# [Work required]
In the listing below, locate the lines that hold the string "scene". Copy those lines.

--------------------------------

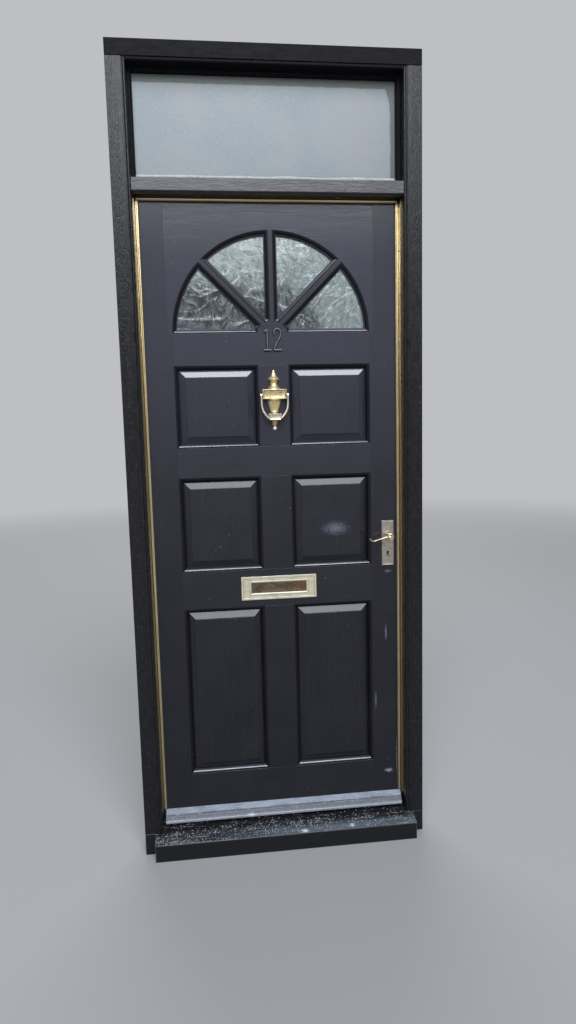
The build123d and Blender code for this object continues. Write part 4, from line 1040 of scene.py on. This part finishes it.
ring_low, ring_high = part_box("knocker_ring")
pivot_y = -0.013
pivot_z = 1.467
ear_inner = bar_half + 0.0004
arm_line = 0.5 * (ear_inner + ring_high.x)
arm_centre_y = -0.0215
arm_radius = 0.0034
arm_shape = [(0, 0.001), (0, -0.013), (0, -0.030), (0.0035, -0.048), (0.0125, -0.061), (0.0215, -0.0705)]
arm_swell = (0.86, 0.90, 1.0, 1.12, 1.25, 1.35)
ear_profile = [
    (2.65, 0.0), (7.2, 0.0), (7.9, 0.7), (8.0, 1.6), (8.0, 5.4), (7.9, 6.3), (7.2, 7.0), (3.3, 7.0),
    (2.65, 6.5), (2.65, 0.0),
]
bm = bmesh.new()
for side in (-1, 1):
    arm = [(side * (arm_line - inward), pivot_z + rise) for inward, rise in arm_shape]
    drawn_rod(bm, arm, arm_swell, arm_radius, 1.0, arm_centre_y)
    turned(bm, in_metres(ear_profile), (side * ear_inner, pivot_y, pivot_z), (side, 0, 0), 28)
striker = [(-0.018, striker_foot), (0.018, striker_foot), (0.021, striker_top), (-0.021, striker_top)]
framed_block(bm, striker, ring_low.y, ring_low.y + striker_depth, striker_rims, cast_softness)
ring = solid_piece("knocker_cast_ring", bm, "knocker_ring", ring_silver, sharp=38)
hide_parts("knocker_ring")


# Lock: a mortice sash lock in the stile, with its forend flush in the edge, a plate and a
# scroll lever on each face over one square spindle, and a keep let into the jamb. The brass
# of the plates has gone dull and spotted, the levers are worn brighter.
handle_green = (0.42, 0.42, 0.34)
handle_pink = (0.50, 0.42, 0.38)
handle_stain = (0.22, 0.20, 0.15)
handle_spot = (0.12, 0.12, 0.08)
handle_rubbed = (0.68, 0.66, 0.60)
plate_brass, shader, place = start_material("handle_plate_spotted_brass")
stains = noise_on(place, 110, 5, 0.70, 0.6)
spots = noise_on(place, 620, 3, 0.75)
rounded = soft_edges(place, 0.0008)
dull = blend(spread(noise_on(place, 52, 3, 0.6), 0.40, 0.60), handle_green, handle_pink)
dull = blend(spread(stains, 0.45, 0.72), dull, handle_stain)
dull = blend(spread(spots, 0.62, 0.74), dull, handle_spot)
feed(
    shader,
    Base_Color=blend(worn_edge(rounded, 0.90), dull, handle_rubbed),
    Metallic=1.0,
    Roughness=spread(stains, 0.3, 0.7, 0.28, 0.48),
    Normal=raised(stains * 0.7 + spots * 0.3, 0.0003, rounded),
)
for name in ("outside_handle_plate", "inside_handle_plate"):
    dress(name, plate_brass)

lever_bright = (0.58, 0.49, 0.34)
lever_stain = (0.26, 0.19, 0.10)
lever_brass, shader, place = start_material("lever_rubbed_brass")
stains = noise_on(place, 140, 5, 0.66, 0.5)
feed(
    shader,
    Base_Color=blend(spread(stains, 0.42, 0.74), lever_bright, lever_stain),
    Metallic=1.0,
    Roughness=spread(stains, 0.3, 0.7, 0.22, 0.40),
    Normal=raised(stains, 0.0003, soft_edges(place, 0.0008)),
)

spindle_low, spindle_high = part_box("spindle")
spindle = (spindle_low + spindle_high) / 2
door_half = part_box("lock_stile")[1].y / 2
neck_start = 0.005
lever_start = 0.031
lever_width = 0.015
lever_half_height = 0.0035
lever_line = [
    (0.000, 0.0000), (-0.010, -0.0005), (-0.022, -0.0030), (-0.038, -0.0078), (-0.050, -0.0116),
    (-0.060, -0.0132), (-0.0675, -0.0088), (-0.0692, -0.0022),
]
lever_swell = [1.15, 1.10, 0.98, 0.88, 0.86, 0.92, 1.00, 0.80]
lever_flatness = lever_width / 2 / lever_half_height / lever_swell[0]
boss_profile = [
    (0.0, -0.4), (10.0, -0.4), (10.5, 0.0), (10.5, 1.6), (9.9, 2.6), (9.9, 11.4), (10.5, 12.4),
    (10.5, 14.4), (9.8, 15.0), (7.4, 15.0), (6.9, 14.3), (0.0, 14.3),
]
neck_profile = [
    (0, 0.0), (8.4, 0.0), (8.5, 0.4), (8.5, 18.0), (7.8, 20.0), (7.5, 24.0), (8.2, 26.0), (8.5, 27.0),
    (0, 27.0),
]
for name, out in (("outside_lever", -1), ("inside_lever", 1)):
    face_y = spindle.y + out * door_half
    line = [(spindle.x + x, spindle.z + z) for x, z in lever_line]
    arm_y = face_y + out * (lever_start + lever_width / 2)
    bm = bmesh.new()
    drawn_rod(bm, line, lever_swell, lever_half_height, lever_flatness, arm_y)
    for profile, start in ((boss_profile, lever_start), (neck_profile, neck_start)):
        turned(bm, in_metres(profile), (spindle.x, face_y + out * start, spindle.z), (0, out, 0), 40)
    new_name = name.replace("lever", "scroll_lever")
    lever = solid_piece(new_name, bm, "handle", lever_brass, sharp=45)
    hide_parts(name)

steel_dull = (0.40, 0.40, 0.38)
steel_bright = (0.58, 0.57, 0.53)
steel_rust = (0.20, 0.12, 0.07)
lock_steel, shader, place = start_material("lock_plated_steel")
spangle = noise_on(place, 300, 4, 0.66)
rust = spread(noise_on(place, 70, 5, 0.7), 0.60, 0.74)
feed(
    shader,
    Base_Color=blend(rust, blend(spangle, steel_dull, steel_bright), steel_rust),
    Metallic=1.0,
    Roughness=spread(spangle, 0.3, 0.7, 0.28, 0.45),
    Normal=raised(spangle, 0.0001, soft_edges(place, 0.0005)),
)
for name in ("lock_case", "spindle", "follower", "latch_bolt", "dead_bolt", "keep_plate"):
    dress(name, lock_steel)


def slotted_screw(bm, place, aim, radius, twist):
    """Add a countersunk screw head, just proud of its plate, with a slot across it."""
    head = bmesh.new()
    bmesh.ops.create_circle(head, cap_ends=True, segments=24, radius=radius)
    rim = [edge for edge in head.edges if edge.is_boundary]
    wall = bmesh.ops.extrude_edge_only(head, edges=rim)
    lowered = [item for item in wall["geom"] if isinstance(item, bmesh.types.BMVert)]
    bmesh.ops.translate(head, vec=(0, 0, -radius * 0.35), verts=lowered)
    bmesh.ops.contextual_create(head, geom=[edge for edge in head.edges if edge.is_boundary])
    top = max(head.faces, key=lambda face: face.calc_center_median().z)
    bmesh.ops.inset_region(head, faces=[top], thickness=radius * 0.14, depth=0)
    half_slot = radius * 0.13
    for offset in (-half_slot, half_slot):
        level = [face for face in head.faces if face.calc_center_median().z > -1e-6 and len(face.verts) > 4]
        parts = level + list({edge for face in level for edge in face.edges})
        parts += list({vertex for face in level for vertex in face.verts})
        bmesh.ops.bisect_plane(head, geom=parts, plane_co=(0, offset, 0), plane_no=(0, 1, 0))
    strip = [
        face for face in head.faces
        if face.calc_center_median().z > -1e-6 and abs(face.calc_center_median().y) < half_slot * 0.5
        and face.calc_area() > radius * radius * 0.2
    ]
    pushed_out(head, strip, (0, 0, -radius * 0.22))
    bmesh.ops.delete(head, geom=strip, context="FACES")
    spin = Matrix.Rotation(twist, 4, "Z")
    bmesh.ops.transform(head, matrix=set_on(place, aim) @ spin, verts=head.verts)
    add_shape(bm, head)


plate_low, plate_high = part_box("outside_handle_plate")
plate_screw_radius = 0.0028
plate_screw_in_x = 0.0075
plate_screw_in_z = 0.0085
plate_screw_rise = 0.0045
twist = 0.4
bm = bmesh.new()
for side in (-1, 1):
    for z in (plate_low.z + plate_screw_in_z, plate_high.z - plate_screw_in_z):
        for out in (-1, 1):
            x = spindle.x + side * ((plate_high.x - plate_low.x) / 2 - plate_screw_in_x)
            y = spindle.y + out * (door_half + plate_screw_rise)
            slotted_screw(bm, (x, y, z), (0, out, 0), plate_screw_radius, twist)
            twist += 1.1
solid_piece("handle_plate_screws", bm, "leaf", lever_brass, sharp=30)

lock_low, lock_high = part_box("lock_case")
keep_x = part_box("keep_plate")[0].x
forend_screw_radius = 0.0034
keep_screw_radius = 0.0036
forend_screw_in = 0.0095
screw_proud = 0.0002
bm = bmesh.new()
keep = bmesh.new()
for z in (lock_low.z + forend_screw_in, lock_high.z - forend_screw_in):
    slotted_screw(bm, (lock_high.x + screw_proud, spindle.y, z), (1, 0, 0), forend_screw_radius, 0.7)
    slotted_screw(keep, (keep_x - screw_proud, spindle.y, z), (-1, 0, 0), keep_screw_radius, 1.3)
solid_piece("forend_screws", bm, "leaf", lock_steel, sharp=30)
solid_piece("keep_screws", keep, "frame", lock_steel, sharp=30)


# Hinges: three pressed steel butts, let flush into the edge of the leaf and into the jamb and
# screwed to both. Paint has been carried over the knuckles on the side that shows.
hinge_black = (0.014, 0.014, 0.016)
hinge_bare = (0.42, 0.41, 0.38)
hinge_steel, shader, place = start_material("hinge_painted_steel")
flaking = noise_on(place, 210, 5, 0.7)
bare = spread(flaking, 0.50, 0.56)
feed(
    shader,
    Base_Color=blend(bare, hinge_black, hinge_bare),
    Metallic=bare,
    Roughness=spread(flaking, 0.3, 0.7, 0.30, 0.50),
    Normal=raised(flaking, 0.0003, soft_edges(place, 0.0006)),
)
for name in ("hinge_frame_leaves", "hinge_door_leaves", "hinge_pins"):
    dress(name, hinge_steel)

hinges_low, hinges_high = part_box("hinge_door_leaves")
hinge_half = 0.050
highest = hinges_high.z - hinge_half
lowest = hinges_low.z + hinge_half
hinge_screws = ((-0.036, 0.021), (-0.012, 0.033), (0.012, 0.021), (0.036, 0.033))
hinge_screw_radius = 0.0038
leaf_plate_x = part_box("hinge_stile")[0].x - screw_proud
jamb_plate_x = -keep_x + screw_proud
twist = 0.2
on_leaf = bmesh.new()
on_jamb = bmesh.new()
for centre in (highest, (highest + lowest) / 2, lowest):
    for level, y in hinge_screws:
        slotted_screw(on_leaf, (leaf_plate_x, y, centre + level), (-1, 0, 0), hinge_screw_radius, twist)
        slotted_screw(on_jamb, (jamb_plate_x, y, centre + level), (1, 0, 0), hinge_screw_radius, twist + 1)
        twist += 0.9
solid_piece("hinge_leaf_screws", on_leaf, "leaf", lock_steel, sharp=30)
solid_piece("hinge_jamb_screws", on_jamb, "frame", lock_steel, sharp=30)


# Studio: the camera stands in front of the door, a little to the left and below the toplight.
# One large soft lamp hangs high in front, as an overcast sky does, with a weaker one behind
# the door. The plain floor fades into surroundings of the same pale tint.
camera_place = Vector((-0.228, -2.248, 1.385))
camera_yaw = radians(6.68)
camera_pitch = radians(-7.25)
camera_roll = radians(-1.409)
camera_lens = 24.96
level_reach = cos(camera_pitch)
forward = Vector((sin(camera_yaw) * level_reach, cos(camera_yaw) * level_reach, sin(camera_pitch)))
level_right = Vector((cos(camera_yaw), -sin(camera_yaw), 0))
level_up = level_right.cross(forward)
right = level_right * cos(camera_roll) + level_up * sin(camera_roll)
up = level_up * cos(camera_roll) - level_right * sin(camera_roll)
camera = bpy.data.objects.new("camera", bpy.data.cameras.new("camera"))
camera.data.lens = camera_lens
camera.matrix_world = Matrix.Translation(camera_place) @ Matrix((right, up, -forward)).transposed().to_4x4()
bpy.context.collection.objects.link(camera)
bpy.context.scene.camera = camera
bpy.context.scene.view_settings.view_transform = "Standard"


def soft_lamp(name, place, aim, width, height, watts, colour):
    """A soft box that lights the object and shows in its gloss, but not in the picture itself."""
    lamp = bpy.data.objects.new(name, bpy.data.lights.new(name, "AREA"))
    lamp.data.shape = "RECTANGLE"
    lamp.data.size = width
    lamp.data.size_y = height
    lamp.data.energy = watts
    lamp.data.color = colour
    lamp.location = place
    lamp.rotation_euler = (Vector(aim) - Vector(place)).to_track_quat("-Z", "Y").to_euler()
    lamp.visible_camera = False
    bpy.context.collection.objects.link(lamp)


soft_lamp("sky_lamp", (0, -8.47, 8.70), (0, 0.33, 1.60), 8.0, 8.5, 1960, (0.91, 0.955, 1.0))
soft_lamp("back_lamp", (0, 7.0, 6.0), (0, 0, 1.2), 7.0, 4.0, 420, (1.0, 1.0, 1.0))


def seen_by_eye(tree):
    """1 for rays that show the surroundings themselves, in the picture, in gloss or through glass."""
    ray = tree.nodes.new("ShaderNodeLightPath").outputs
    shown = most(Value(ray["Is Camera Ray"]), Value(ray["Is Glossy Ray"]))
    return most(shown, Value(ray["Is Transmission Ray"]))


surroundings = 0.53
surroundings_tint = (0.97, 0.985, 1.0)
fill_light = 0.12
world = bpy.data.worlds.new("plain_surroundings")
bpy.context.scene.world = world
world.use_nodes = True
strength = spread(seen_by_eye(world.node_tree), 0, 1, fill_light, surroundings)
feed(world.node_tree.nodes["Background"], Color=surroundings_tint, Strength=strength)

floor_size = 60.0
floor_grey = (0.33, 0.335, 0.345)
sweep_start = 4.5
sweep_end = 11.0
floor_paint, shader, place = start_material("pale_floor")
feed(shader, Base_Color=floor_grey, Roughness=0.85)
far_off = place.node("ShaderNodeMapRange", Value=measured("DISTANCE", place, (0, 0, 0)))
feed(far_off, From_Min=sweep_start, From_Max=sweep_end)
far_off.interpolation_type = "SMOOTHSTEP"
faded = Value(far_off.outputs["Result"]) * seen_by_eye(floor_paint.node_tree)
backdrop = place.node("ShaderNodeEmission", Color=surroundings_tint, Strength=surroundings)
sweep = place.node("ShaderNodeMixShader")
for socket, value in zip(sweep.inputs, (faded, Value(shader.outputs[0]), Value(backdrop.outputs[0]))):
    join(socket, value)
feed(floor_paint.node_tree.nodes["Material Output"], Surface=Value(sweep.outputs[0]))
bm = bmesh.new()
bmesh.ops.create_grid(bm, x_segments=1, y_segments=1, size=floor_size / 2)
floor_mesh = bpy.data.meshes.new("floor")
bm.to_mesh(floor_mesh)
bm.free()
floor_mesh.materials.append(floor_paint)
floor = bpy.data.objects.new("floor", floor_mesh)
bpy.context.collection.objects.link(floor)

--------------------------------

# [Response to this exercise]
The build123d and Blender code for this object continues. Write part 4, from line 1040 of scene.py on. This part finishes it.
bpy.context.scene.camera = camera
bpy.context.scene.view_settings.view_transform = "Standard"
bpy.context.scene.world = world